Israel prides in doing what it considers best for itself, unconcerned by others, US included. It believes in creating 'facts on the ground' and nothing else matters to it. As for Israel serving US strategic interests in West Asia, that remains the biggest misconception of our times, an illusion unwittingly cherished by many Israelis.
Quite evidently, reasons for American support to Israel lie in its domestic politics. If America is really interested in a new, more liberal, democratic dispensation in the Middle East it would need to distance itself, not acquiesce in the unreasonable and uncompromising approach of Israel.
America is the only country which has some leverage with Israel and it must take necessary steps to pressurise Israel into sincerely resuming the stalled peace process.
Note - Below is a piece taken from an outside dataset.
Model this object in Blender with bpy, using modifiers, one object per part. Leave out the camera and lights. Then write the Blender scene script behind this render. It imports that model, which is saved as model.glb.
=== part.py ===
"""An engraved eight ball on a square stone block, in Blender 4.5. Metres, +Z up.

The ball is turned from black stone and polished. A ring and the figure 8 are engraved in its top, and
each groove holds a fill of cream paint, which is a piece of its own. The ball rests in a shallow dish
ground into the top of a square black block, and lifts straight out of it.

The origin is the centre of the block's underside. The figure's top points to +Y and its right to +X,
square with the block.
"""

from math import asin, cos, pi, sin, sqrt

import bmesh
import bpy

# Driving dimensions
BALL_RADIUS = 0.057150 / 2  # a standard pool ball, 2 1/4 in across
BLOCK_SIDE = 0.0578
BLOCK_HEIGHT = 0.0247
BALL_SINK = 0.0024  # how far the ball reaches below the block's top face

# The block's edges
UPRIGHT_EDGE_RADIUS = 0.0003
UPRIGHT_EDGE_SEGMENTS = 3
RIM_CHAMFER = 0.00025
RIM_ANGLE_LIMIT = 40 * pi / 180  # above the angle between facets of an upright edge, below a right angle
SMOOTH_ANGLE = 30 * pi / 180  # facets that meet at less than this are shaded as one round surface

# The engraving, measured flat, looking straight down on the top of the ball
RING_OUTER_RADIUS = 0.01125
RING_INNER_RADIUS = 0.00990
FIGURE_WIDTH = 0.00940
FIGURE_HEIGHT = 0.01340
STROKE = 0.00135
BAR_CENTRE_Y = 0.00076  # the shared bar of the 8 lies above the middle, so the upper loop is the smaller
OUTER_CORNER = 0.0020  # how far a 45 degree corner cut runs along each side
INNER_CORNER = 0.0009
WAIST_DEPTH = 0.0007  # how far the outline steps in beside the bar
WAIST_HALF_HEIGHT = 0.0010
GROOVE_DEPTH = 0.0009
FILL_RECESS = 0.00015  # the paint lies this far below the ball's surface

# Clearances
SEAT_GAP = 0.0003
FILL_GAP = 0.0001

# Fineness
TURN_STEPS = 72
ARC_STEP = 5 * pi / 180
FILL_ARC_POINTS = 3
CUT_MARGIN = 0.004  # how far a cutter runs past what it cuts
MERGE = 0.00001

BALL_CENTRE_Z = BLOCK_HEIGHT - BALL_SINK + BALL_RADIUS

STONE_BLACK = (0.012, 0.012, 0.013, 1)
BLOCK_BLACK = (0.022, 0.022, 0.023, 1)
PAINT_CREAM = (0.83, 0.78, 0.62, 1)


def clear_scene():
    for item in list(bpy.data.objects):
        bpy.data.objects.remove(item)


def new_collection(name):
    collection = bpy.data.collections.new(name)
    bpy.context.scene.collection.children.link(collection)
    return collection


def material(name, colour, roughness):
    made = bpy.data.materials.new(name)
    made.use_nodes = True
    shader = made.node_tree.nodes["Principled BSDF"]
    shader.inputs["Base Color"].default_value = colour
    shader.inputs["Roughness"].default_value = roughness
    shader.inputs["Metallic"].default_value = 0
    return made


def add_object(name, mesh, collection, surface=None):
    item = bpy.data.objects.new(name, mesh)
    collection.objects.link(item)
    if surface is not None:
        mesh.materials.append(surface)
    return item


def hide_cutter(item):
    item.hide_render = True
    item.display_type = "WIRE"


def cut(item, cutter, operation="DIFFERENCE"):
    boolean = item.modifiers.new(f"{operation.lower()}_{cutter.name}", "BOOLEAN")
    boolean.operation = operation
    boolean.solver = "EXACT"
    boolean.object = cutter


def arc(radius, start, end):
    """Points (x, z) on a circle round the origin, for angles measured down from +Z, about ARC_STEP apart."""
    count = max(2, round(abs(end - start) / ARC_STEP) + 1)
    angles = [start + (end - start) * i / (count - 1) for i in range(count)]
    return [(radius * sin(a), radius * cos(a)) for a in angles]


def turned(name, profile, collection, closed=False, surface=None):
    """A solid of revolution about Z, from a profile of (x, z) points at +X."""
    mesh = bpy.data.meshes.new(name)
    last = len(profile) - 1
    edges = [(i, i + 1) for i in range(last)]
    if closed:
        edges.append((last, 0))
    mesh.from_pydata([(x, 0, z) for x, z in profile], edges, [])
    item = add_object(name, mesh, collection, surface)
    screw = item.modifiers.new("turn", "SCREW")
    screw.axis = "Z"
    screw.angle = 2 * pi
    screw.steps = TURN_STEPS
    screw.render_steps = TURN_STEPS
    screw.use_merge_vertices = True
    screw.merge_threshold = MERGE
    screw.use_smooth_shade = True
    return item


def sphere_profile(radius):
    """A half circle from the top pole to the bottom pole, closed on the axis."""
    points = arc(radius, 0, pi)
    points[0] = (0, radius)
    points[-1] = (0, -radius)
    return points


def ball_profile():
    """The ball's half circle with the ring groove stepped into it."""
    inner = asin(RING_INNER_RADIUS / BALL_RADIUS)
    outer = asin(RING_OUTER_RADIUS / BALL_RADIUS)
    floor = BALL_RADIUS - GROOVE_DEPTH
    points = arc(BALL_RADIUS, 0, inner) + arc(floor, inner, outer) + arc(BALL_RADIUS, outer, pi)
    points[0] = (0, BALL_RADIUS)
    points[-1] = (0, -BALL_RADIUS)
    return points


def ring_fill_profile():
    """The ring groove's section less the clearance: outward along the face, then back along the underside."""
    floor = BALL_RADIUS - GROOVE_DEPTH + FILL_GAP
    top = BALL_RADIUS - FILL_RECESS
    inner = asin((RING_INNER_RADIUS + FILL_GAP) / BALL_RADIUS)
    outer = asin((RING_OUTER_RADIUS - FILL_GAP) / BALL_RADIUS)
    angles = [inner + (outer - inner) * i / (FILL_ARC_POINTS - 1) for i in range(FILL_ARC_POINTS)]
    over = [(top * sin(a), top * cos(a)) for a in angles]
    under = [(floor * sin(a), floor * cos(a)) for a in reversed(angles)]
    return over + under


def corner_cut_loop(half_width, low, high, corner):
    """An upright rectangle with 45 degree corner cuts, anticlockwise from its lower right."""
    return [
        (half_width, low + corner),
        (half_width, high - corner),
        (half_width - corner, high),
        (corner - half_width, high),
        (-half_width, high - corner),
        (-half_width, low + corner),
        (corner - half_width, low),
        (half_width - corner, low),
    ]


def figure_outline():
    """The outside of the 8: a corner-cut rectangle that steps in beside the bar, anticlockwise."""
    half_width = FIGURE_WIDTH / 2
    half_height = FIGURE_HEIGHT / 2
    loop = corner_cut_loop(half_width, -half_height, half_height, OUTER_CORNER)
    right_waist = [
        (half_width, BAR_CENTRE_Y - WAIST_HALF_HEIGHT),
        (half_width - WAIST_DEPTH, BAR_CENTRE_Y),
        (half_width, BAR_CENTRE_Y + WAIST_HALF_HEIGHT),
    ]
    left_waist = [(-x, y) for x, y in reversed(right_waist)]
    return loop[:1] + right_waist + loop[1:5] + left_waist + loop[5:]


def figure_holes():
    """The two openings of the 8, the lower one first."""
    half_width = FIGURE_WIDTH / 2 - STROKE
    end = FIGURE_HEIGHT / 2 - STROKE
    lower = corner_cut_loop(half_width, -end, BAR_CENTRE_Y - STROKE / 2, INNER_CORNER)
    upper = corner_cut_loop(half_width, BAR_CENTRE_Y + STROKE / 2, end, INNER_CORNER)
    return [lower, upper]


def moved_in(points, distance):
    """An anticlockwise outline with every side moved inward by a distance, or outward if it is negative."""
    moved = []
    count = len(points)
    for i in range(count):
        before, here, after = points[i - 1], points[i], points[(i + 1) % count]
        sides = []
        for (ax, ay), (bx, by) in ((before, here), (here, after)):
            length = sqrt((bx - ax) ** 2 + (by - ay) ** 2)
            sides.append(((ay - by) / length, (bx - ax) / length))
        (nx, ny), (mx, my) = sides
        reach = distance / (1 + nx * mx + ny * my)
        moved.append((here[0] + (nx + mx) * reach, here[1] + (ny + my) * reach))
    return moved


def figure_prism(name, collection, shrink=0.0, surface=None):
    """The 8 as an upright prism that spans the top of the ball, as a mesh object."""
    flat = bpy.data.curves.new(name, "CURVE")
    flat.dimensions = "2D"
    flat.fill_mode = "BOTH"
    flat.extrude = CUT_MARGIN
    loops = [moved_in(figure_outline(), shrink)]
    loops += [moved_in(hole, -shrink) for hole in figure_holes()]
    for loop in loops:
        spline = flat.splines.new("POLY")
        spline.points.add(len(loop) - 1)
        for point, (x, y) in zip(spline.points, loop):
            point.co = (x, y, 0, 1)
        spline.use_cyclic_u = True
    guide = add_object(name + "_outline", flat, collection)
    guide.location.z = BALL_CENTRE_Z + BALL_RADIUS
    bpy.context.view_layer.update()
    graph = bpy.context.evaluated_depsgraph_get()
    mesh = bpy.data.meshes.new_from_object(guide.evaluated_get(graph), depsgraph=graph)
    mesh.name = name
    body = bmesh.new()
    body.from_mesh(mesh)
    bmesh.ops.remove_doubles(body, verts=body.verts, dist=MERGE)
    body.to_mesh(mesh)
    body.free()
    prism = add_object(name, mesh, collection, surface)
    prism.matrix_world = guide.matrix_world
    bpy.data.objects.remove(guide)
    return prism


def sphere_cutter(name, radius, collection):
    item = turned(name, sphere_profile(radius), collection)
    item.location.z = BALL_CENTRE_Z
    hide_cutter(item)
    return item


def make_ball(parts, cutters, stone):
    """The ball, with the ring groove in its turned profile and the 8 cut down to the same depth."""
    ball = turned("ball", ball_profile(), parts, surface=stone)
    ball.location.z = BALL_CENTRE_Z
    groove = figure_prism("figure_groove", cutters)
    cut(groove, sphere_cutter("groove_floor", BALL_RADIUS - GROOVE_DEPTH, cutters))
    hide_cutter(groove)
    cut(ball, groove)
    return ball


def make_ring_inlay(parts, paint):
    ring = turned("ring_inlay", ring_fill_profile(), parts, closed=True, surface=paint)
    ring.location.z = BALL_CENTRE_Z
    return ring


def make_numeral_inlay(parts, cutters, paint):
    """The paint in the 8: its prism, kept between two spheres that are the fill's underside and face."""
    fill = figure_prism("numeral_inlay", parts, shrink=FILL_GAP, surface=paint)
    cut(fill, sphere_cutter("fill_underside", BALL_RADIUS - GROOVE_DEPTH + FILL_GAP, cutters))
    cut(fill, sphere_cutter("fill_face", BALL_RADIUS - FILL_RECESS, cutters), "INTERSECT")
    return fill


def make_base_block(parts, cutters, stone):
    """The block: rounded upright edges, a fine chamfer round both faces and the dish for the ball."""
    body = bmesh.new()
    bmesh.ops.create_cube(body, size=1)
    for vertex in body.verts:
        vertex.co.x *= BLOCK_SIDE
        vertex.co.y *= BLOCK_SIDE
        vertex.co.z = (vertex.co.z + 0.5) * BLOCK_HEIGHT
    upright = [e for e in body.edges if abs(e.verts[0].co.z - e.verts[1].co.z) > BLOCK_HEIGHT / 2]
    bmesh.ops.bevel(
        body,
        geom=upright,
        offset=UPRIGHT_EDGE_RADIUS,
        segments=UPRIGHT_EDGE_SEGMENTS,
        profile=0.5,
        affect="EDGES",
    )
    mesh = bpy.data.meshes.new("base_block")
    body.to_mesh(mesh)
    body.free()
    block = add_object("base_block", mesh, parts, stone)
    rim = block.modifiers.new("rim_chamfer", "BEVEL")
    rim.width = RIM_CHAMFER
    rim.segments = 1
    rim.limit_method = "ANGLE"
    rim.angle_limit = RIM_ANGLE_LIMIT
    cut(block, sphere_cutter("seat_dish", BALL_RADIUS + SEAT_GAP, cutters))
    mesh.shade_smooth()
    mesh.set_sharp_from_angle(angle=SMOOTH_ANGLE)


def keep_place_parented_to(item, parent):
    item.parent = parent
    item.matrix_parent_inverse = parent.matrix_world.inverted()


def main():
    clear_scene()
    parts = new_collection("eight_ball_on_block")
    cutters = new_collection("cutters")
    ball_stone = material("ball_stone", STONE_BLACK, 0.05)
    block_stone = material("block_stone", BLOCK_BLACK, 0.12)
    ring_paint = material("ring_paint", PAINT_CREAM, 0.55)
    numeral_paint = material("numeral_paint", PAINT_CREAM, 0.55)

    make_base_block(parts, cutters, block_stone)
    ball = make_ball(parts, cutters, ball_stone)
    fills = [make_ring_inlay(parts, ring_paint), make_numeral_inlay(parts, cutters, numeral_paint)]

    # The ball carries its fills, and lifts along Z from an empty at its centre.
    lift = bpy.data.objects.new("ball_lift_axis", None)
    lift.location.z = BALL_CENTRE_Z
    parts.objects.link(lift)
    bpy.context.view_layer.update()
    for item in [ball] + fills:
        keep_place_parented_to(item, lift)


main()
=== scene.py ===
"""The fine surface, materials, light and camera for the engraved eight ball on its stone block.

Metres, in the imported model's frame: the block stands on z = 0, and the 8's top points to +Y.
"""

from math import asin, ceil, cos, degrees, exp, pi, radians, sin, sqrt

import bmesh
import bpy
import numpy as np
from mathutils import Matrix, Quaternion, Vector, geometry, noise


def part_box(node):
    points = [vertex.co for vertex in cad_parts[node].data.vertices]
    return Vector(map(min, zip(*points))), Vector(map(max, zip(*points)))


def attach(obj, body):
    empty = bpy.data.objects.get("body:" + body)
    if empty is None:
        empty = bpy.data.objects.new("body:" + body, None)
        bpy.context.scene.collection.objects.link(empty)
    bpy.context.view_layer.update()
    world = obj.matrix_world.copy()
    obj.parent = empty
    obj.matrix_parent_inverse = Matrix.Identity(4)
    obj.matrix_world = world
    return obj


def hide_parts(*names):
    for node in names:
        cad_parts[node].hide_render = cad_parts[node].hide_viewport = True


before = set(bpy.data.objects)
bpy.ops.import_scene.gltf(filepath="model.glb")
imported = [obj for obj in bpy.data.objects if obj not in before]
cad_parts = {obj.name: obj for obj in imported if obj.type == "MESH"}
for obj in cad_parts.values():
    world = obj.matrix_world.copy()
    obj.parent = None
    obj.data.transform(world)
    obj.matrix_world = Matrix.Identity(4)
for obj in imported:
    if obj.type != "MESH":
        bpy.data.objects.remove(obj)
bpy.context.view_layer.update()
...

It is sad to see the manner in which Israel is going ahead in imposing a unilateral solution with regard to the Palestinian question. The construction of a high-tech boundary wall and fence to separate the Palestinians territories from Israel, in today's age and times when the whole world is trying to integrate and dismantle barriers between nations and peoples is retrogressive, to say the least. That Israel is seeking to create for the Palestinians separate disjointed enclaves connected only through underground tunnels in pursuance of the Allon plus plan is even more disturbing.
What is abhorrent is that Israel is seeking to define its permanent borders with Palestinian in a completely arbitrary manner without reference to any legality or moral justification. The argument that Palestinians having lost the 1967 war and successive rounds of the intifada should accept whatever is 'given' to them negates the basic tenets of civilised behaviour.
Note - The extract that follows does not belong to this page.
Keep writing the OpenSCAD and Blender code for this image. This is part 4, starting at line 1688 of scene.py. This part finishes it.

Nor can the argument for occupation and control of foreign territory and water sources by Israel in order to safeguard its security have any justification in contemporary international relations.
There are enough people in Israel who want peace, perhaps because of prolonged war weariness -- over a century has passed since the early years of Jewish settlements in Palestine even before Balfour Declaration. No community, howsoever tough, can remain comfortable in a state of perpetual 'siege'.
When I was in Israel in the early nineties, things looked promising, even though then prime minister Yitzhak Rabin had advanced a rather contorted apartheid logic to promote peace and land settlement.
What has gone wrong?
A new Middle East was being envisioned then, premised on vibrant regional economic linkages. Could the overriding need for economic cooperation in the region emerge as the imperative yet again for the peaceful resolution of the festering Arab-Israeli conflict? Economic interdependence may perhaps provide the security guarantees which have eluded Israel so far.
UN Security Council resolution 1701 requires UNIFIL to perform the task of peace enforcement in Lebanon and disarming of Hezbollah. For India to get embroiled in such a task in an extremely volatile and charged environment could prove very messy.
For one, the disarming of rebel groups or resistance forces has never been easy; indeed it has been well-nigh impossible, as the experience in the other theatres of the world would bear out. Syria and Iran have traditionally supported Hezbollah and it appears highly unlikely that UNIFIL would succeed in snapping that connection.
Besides, there remains a big question mark on how long would the truce last. India faces an unprecedented dilemma in West Asia. Today, India has strong bilateral cooperation with Israel in agriculture and high tech areas. In fact, Israel has emerged as a major supplier of military technology to India. This cooperation is extremely important for us from the standpoint of our security and economic development.
But our relations with Arab countries are also equally important as they have always been. Particularly noteworthy is the significant turn around in our relations with Saudi Arabia. King Abdullah's visit to India earlier this year is bound to impact positively on how the Gulf States and the Organisation of Islamic Countries at large would look at us in the coming years.
There are new business opportunities for us in the region in technology and services sectors which go beyond our erstwhile role as provider of labour force and managerial expatriates. Our approach would have to balance our national interests with the need to maintain autonomy in foreign policy. There can be no quarrel with the principle of having a single minded focus on our national interest in the conduct of our foreign policy.
Ironically, even as we may disagree with Israeli methods, there are plenty of people in India who would argue for India emulating Israel in dealing with its neighbours. But our long term interests in the region and our credibility will not be well served by ignoring Israeli excesses particularly in view of stong popular sentiments in the country. Our democratic traditions would demand nothing less.
Our status in the comity of nations would in fact be enhanced if we are seen to adopt objective stand on critical issues in a self confident manner behoving a big country like us and not allowing any country, howsoever important, to take us for granted.
Ambassador Virendra Gupta is Deputy Director, Institute for Defence Studies and Analyses. He is a serving Indian Foreign Service officer. He served in the region and was entrusted with the task of opening the Indian embassy in Israel in 1991. The views expressed here are his own.